Thursday, August 01, 2019

THE BRIDGES OF MADISON COUNTY at Menier Chocolate Factory - capturing the moment...

Ah the power of a well-timed casting notice.  I wasn't particularly enthused about seeing the Menier Chocolate Factory's new show THE BRIDGES OF MADISON COUNTY but then they announced who was playing the lead role - thank you Menier Box Office, two please...


I knew very little about the show other than it flopped on Broadway in 2014; directed by Bartlett Sher, it had starred Broadway heroine Kelli O'Hara and Steven Pasquale but ran for just under three months.  The composer Jason Robert Brown is a Broadway quandary: his songs are loved by cabaret singers and his scores attract awards - two Best Score Tony Awards (PARADE / BRIDGES OF MADISON COUNTY)  and four Drama Desk Best Music or Lyrics Awards (PARADE / THE LAST FIVE YEARS / ...MADISON COUNTY) but not one of his shows - either on Broadway or Off-Broadway - has ever run longer than three months! 

This is the Menier's first Jason Robert Brown show for 13 years after his two-hander THE LAST FIVE YEARS in 2006, and his only other London productions have been PARADE at the Donmar and SONGS FOR A NEW WORLD at the St.

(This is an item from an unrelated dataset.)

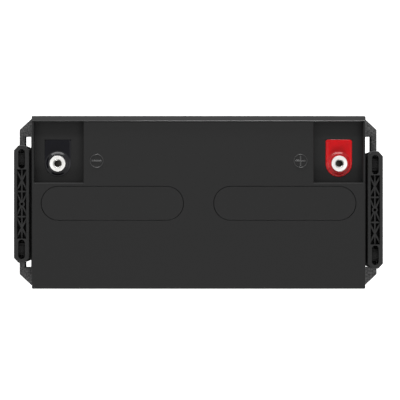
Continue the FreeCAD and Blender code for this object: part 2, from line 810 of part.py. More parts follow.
def weld(number, x):
    """A lead weld through a partition, from one cell's tab to the next one's."""
    plug = doc.addObject("Part::Cylinder", f"cell_weld_{number}")
    plug.Label = f"cell_weld_{number}"
    length = size.partition + size.fit * 2
    tie(plug, "Radius", size.weld_radius)
    tie(plug, "Height", length)
    plug.Placement.Rotation = FreeCAD.Rotation(FreeCAD.Vector(0, 1, 0), 90)
    place(plug, x - length / 2, terminal_y * weld_side(number - 1), weld_z)


# Handles

def grip(name, sign, back):
    """A moulded grip: a web and a foot on the rail, skirts that straddle it and a ribbed trough."""
    body = new_body(name)
    rail_middle = size.grip_inset * sign
    straight = grip_half - size.grip_tip
    corner = [(grip_side, straight), (size.grip_tip_half, grip_half)]
    right = corner[::-1] + [(x, -y) for x, y in corner]
    outline = sketch_on(body, "XY_Plane", web_bottom)
    polygon(outline, [(-x, y) for x, y in reversed(right)] + right)
    pad(body, outline, size.grip_height)
    tall = float(size.grip_height) / 2
    round_edges(body, size.grip_corner, lambda box: box.ZLength > tall)
    round_edges(body, size.grip_round, lambda box: near(box.ZMin, grip_top))

    # On the lid's side a foot closes the slot from above
    foot = sketch_on(body, "XY_Plane", web_bottom)
    foot_x = size.rail_out - size.grip_inset - size.foot_gap
    foot_end = grip_half - size.foot_slant
    tip_end = grip_half - size.fit
    tip = size.grip_tip_half
    foot_corners = [(tip, -tip_end), (foot_x, -foot_end), (foot_x, foot_end), (tip, tip_end)]
    polygon(foot, [(x * -sign, y) for x, y in foot_corners])
    pad(body, foot, size.grip_web)

    skirts = sketch_on(body, "XY_Plane", web_bottom)
    for side in (-1, 1):
        rectangle(skirts, rail_middle + slit_outer * side, -straight, grip_side * side, straight)
    pad(body, skirts, size.grip_skirt, backwards=True)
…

James Theatre (as was).  I must admit that I still have issues with his music and the score for MADISON COUNTY overall didn't really impress either - yes there are some stand-out numbers particularly towards the end of the show but a lot of the time the score sounded like it was stitched together from 'New Country' b-sides.  They floated around the auditorium to little effect, but luckily the cast were strong enough to keep my interest in the show going.


I also had very little knowledge of the story having never seen the film starring Clint Eastwood and Meryl Streep or read the original novel - interestingly in his programme interview, Brown says that both he and book writer Marsha Norman had to pay lip service to the novel when interviewed in the lead-up to the original production as they both felt the book was under-par and they had changed the plot for the musical.

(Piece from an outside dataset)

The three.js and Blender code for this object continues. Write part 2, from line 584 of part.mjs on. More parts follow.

Italian-born Francesca moved to Iowa with her American GI husband Bud at the end of WWII and, as the musical starts, she is waving off Bud and their teenage children Michael and Carolyn to a Youth Fair in 1965 for a few days.  Alone on their farm her thoughts of what might have been are disrupted when Robert, a photographer on an assignment for National Geographic magazine, stops by to ask for directions to a nearby covered bridge as he is photographing Iowa's famous bridges for the project.  After showing him the location, Francesca invites him to have dinner at the farm due to the late hour and is charmed by his knowledge of the world, even her old home city of Naples.


Slowly these two lonely people realize that they have a unique understanding for each other and, despite daily calls from Bud, their bickering children and her prying neighbour, Francesca and Robert discover they have both fallen in love.  But how can Francesca leave her family despite Robert's insistence that she can just take off and make a new life with him?  With time running out until Robert leaves town, Francesca makes a decision that effects her and Robert forever...

Marsha Norman's sparse book which focuses on about six characters cannot fight off the inescapable Mills and Boon elements of the story - the character of Robert is too obvious a romantic fiction device to be truly believable - but thanks to the committed performances of the cast I found it very easy to bob along with the story's current as it raced to it's emotional climax.


Director Trevor Nunn brings his usual drawn-out playing time to the show - it does feel a fairly long 2 hours 45 minutes - but he also elicits fine performances from his cast.  There are two good performances from David Perkins and newcomer Maddison Bulleyment as the opinionated teens Michael and Carolyn and a very nice performance from Dale Rapley as stolid and unknowing Bud.  Robert was played by Edward Baker-Duly and he was fairly lightweight in the role, he sang well but he couldn't make the photographer anything but a foil for the more strongly-defined character of Francesca.

And what a Francesca the production has in Jenna Russell, once again proving herself as one our finest musical actresses.  She played her character's unexpected blossoming into the passionately loved woman she could only dream of with a shifting delicacy that made you believe her every growing smile, every hesitant step along the way, came from the heart.  By the time of her soaring last song she had created a character that was truly believable.


The production is also graced with Tim Lutkin's lighting, Tal Rosner's videos and Jon Bausor's clapboard set (Owen wondered if it was the old COLOR PURPLE set!) which opens to reveal Francesca's world of kitchen, porch and bedroom, although I must admit the glimpses of stagehands shifting the sets into place rather pulled focus.

Tom Murray's music direction made the eleven-strong orchestra fill the auditorium so even the most unsubstantial song sounded good.  THE BRIDGES OF MADISON COUNTY is on at the Menier until 14th September and is definitely worth a visit to see Jenna Russell illuminate the work with her lovely performance.